From the data that follows, print exactly the lines starting at the one containing "round the core." and ending at the one containing "orange foam core."; include both of them and nothing more.

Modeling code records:
-- Begin --

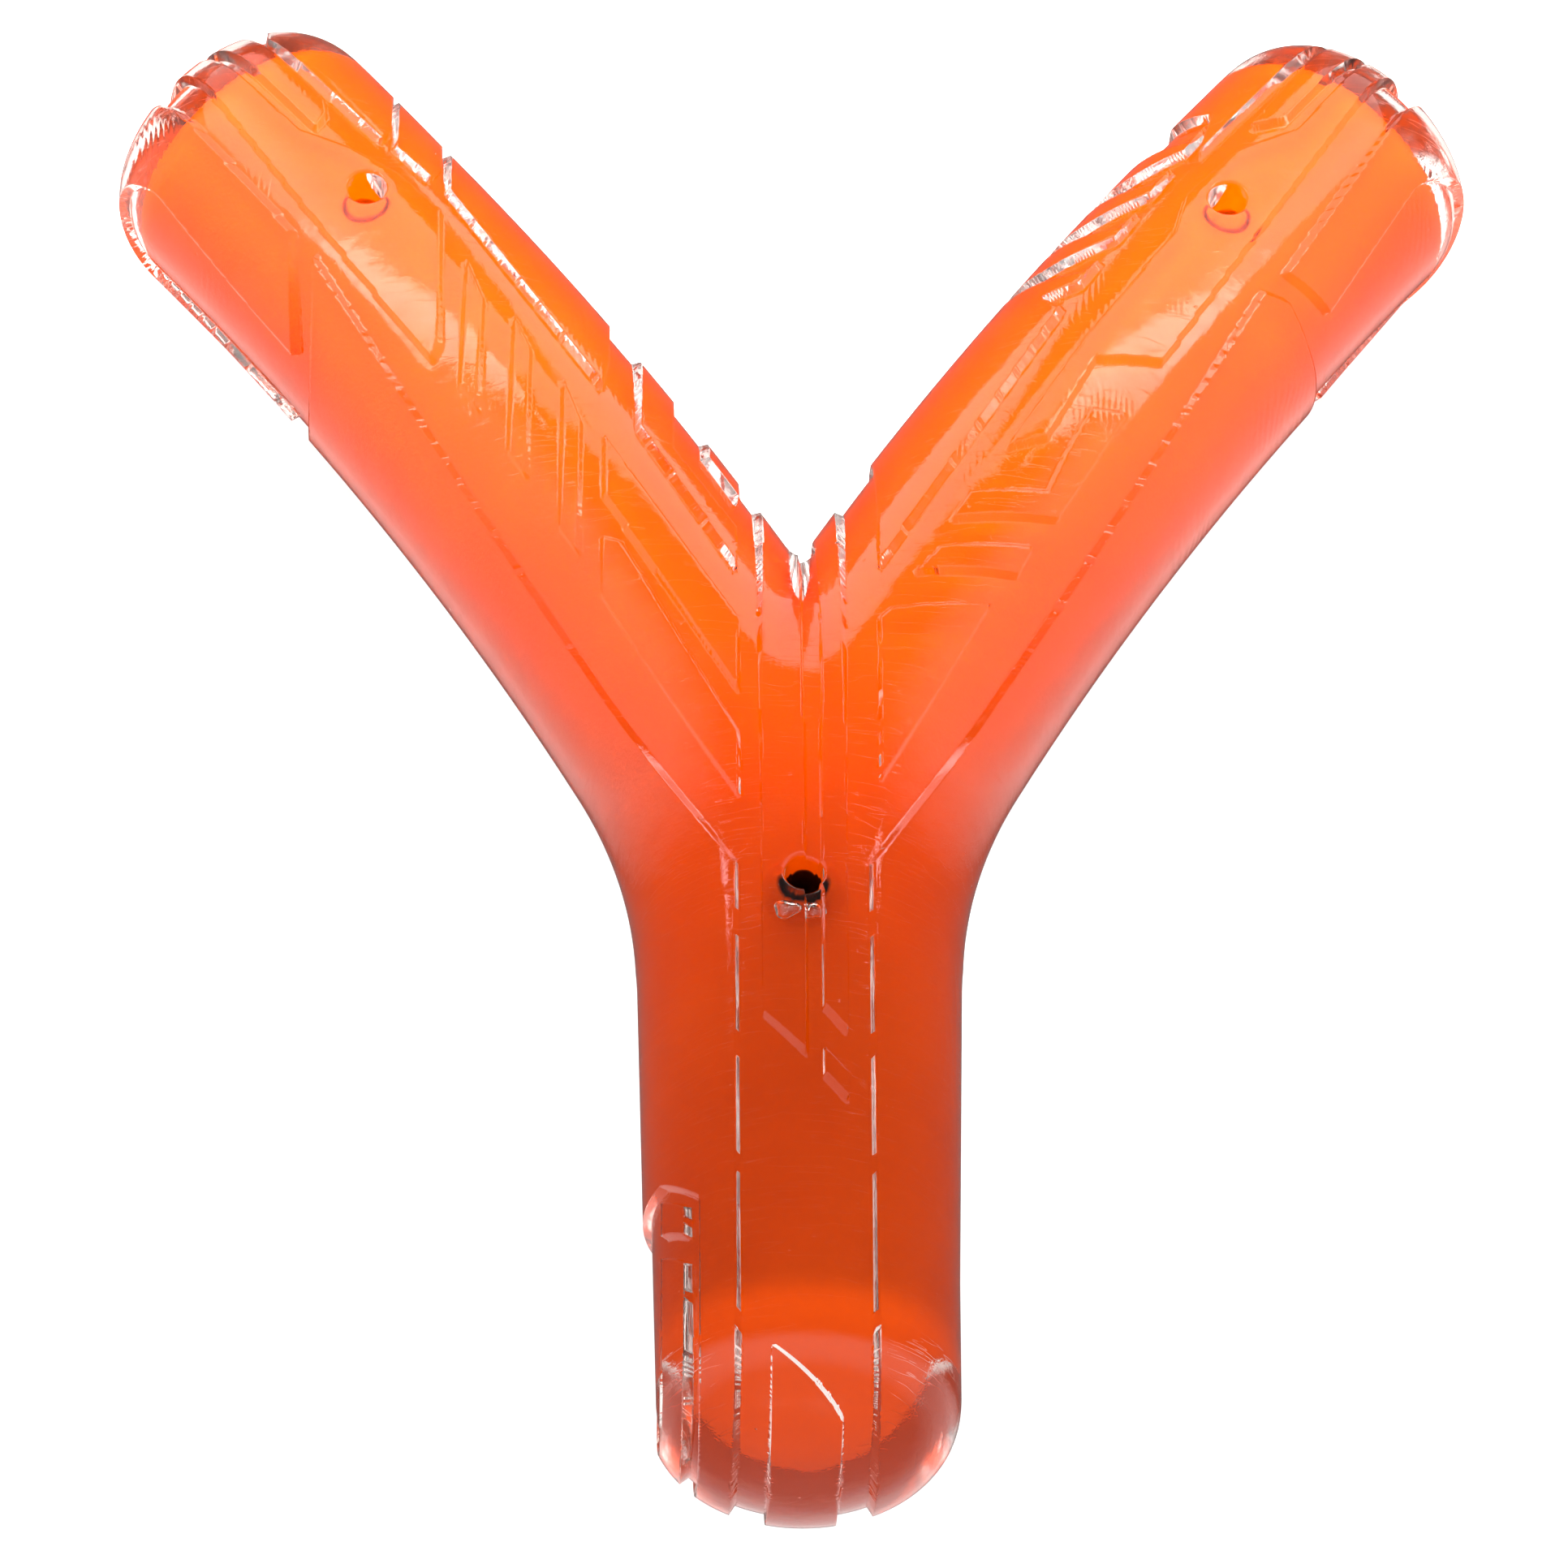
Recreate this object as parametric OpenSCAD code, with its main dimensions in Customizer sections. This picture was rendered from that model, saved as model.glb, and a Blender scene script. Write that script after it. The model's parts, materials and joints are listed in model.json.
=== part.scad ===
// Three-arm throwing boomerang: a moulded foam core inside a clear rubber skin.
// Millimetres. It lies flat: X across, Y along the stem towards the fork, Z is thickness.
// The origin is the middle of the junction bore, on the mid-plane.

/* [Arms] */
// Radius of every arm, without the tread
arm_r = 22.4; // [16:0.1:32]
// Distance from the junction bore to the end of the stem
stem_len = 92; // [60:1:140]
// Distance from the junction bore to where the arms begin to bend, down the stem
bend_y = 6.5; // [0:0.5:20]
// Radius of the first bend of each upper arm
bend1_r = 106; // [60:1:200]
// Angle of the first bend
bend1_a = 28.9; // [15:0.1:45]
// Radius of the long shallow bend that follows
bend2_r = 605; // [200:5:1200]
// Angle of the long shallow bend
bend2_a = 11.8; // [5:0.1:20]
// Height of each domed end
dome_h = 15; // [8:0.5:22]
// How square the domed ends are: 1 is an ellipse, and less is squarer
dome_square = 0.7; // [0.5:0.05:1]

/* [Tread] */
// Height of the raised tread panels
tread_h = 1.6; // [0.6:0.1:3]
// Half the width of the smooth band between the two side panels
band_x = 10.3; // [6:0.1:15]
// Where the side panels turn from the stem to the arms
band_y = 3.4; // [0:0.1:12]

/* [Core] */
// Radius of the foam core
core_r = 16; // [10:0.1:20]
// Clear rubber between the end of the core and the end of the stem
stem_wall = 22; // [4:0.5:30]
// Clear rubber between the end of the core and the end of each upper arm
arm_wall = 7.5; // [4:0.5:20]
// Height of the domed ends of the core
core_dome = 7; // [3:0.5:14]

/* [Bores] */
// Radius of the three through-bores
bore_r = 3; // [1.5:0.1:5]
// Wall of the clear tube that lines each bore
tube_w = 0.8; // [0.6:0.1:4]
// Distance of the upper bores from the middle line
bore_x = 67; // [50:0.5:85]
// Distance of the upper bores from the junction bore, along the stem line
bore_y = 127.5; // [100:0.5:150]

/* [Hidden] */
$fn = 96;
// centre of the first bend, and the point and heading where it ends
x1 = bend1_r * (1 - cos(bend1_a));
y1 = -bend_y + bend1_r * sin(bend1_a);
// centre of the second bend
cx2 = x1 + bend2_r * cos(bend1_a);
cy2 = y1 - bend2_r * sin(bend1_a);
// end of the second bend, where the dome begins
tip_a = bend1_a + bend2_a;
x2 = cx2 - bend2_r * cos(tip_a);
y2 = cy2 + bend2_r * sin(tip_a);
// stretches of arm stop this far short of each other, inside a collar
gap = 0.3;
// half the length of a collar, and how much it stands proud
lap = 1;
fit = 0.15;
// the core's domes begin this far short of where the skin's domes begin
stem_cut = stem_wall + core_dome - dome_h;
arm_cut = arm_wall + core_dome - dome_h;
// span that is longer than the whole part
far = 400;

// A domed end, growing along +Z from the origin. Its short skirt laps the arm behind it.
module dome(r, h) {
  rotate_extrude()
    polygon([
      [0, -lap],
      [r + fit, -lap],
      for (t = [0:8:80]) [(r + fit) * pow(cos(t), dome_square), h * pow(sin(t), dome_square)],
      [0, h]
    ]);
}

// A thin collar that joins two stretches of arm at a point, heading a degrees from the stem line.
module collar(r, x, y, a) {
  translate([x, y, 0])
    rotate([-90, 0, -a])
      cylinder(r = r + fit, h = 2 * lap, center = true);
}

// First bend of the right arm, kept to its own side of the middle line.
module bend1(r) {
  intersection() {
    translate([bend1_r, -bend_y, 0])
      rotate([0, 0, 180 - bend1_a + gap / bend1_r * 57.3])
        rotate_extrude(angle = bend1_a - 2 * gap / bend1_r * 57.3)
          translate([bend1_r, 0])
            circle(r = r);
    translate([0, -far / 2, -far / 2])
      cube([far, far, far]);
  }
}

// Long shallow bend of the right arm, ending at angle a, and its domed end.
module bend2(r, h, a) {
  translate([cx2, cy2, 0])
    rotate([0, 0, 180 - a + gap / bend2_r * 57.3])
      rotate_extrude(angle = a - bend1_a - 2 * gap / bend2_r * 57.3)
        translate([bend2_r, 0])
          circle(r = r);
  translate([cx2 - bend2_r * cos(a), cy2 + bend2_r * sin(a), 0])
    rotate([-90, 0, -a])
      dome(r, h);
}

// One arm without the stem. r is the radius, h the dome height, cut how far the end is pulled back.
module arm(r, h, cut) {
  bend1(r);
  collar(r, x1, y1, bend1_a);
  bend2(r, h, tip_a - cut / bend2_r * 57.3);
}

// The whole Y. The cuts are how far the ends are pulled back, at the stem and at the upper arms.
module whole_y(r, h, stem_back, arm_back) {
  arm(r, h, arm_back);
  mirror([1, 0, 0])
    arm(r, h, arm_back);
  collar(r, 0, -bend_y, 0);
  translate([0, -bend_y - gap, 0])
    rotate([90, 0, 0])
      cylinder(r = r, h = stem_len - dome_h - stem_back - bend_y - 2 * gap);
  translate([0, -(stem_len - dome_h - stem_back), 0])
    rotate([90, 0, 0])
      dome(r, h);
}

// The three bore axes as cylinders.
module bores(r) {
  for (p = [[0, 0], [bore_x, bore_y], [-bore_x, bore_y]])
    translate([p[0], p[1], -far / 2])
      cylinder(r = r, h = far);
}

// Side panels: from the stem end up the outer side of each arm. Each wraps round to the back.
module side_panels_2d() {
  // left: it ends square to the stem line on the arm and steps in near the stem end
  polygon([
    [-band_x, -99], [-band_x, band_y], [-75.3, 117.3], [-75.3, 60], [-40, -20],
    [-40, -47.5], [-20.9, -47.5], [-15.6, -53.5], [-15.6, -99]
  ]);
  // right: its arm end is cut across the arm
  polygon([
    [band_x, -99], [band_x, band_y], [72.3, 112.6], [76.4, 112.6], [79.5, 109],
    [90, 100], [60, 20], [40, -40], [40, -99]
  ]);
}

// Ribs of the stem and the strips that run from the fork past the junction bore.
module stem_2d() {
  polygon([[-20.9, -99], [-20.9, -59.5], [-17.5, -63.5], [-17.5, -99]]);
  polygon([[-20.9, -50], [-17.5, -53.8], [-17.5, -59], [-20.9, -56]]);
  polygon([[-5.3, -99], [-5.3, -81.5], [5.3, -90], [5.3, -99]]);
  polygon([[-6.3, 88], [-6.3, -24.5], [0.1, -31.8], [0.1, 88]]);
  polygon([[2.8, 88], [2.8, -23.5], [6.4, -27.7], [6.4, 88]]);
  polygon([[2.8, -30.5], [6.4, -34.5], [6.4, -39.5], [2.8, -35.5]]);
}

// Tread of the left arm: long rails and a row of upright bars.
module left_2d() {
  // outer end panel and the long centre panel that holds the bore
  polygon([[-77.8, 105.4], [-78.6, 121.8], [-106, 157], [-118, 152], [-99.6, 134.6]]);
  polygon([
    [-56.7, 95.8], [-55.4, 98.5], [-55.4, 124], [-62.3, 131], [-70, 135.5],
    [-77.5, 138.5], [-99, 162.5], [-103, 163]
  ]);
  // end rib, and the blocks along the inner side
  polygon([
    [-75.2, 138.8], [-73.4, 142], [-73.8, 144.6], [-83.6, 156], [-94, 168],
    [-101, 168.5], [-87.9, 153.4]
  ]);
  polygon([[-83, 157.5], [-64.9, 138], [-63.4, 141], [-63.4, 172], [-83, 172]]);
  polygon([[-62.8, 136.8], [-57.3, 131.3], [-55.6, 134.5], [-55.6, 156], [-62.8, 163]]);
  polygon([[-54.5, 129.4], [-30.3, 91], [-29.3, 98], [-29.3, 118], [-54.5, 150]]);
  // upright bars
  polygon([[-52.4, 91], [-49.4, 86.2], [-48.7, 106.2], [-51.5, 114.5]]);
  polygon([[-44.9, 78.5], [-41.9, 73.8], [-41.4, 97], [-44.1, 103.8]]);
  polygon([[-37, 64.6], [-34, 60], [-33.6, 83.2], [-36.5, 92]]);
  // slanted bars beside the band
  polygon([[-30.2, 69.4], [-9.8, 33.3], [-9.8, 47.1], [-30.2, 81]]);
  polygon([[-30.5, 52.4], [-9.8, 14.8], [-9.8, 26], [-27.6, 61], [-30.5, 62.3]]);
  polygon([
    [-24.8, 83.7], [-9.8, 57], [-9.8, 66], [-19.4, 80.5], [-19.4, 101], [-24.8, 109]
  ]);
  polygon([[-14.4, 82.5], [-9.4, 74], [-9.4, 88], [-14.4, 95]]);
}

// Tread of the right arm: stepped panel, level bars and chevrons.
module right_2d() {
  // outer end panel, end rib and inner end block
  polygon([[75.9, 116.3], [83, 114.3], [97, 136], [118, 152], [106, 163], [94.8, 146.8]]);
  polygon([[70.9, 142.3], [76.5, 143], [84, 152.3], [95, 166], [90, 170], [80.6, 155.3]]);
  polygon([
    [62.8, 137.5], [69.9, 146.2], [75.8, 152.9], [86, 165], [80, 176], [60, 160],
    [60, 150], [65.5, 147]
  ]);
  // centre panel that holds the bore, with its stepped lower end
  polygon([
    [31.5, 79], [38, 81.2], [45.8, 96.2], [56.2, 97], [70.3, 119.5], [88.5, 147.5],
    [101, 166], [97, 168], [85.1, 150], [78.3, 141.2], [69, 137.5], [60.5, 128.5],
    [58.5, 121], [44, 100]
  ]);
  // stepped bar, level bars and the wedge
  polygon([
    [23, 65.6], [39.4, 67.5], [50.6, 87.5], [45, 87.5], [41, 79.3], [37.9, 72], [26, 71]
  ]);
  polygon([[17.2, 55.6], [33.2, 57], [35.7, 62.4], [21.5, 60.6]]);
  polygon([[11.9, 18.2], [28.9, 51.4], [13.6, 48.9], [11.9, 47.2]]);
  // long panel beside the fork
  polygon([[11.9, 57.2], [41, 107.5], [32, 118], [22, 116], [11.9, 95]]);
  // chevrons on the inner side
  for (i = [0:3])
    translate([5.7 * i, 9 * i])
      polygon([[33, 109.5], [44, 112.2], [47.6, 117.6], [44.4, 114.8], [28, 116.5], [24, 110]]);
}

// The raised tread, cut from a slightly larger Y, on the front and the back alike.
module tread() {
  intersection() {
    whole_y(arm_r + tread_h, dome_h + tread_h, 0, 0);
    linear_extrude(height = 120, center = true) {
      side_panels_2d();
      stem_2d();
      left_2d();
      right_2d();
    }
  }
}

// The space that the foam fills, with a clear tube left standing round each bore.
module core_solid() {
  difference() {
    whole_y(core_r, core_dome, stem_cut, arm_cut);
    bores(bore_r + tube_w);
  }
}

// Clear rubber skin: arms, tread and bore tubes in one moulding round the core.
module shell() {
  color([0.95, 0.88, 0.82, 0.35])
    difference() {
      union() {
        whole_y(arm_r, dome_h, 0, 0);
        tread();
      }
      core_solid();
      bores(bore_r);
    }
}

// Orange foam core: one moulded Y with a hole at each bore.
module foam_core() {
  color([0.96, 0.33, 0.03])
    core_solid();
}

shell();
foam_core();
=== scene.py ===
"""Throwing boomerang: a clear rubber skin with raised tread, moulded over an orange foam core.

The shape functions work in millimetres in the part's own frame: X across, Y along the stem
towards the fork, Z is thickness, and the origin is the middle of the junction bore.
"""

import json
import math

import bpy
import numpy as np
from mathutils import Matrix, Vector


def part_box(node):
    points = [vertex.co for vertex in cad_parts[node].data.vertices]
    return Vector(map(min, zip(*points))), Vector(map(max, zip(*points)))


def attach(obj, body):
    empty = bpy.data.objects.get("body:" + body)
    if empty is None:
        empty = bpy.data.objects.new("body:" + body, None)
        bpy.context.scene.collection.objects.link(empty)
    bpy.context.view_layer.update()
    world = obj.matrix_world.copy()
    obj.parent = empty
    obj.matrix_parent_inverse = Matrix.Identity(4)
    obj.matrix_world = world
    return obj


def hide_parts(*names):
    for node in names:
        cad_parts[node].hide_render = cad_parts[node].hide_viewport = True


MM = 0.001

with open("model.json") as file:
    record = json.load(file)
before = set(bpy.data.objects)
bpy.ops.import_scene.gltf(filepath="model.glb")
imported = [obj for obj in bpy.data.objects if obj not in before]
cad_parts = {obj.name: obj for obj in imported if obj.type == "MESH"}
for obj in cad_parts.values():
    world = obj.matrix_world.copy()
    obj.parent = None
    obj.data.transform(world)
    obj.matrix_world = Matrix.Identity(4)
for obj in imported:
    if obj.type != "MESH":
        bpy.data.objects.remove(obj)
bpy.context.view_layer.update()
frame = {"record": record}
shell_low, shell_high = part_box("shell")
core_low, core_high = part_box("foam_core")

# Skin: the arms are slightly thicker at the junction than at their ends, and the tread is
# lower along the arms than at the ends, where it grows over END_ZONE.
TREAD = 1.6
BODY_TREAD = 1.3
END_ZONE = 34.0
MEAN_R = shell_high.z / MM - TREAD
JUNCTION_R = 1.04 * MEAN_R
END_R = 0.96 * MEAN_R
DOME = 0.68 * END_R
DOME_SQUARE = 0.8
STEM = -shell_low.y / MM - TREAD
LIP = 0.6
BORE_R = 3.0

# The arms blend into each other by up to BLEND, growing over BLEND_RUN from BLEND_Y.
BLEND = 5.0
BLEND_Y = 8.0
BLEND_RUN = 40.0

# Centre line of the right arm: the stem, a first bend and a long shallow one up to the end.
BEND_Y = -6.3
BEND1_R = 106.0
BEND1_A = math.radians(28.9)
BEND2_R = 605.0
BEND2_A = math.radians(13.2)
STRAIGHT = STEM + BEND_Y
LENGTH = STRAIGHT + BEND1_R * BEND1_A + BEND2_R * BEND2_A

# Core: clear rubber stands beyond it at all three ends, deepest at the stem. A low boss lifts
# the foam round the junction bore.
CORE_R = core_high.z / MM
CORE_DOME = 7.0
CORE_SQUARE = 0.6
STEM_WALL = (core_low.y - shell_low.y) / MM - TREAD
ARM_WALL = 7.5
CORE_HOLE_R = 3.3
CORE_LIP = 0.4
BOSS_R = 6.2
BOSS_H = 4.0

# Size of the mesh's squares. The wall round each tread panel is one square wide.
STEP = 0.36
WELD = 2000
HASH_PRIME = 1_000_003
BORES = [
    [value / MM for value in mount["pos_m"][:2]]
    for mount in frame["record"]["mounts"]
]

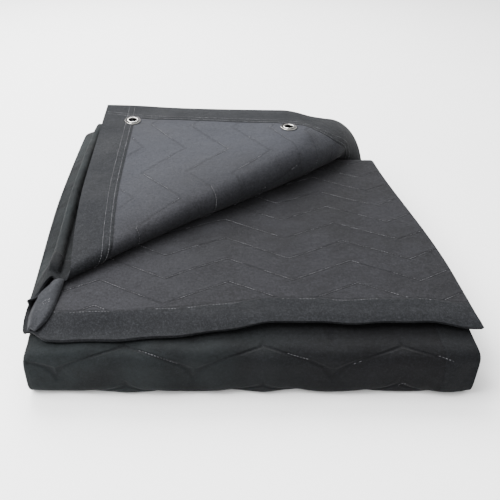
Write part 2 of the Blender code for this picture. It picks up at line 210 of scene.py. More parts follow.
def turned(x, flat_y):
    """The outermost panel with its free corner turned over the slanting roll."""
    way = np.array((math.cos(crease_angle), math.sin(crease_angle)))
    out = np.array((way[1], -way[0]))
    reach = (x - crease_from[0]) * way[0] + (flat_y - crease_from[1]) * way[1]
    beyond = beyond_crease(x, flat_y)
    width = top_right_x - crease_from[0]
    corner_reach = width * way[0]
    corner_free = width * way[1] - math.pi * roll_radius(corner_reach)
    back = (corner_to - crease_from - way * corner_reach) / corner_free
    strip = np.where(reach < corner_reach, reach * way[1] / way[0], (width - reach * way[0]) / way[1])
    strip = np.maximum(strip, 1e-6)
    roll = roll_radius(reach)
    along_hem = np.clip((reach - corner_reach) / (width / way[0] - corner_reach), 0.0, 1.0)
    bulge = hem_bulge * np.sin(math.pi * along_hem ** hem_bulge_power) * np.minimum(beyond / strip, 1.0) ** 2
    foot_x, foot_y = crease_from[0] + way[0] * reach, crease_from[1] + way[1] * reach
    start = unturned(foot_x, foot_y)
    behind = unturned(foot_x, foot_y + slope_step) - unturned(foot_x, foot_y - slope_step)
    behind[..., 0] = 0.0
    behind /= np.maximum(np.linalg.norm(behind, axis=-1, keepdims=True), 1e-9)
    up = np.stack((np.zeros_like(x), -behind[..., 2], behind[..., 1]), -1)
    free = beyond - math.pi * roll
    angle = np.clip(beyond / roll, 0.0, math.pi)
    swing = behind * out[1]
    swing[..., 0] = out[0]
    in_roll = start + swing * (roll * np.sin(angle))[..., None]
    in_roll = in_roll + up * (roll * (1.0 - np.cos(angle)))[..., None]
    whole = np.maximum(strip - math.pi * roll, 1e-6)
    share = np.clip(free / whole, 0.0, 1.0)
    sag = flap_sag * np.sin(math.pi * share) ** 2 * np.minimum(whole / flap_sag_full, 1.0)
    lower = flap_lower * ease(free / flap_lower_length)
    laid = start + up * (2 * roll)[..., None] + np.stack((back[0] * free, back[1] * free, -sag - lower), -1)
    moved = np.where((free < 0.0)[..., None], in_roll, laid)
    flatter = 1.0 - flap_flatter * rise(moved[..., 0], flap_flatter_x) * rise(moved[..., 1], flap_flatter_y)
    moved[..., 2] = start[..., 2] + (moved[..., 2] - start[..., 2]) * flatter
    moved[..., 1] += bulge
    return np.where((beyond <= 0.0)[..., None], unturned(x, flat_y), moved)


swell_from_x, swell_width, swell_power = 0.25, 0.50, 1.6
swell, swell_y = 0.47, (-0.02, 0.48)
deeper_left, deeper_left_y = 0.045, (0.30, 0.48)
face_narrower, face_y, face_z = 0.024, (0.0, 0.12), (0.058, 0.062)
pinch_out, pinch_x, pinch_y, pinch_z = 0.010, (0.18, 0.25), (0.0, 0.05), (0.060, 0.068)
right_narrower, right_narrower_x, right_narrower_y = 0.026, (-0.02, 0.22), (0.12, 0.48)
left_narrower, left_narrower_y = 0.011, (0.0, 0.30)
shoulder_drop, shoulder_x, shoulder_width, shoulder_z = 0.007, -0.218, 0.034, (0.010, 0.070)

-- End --

* _Solution to the problem_:
// Clear rubber skin: arms, tread and bore tubes in one moulding round the core.
module shell() {
  color([0.95, 0.88, 0.82, 0.35])
    difference() {
      union() {
        whole_y(arm_r, dome_h, 0, 0);
        tread();
      }
      core_solid();
      bores(bore_r);
    }
}

// Orange foam core: one moulded Y with a hole at each bore.
module foam_core() {
  color([0.96, 0.33, 0.03])
    core_solid();
}

shell();
foam_core();
=== scene.py ===
"""Throwing boomerang: a clear rubber skin with raised tread, moulded over an orange foam core.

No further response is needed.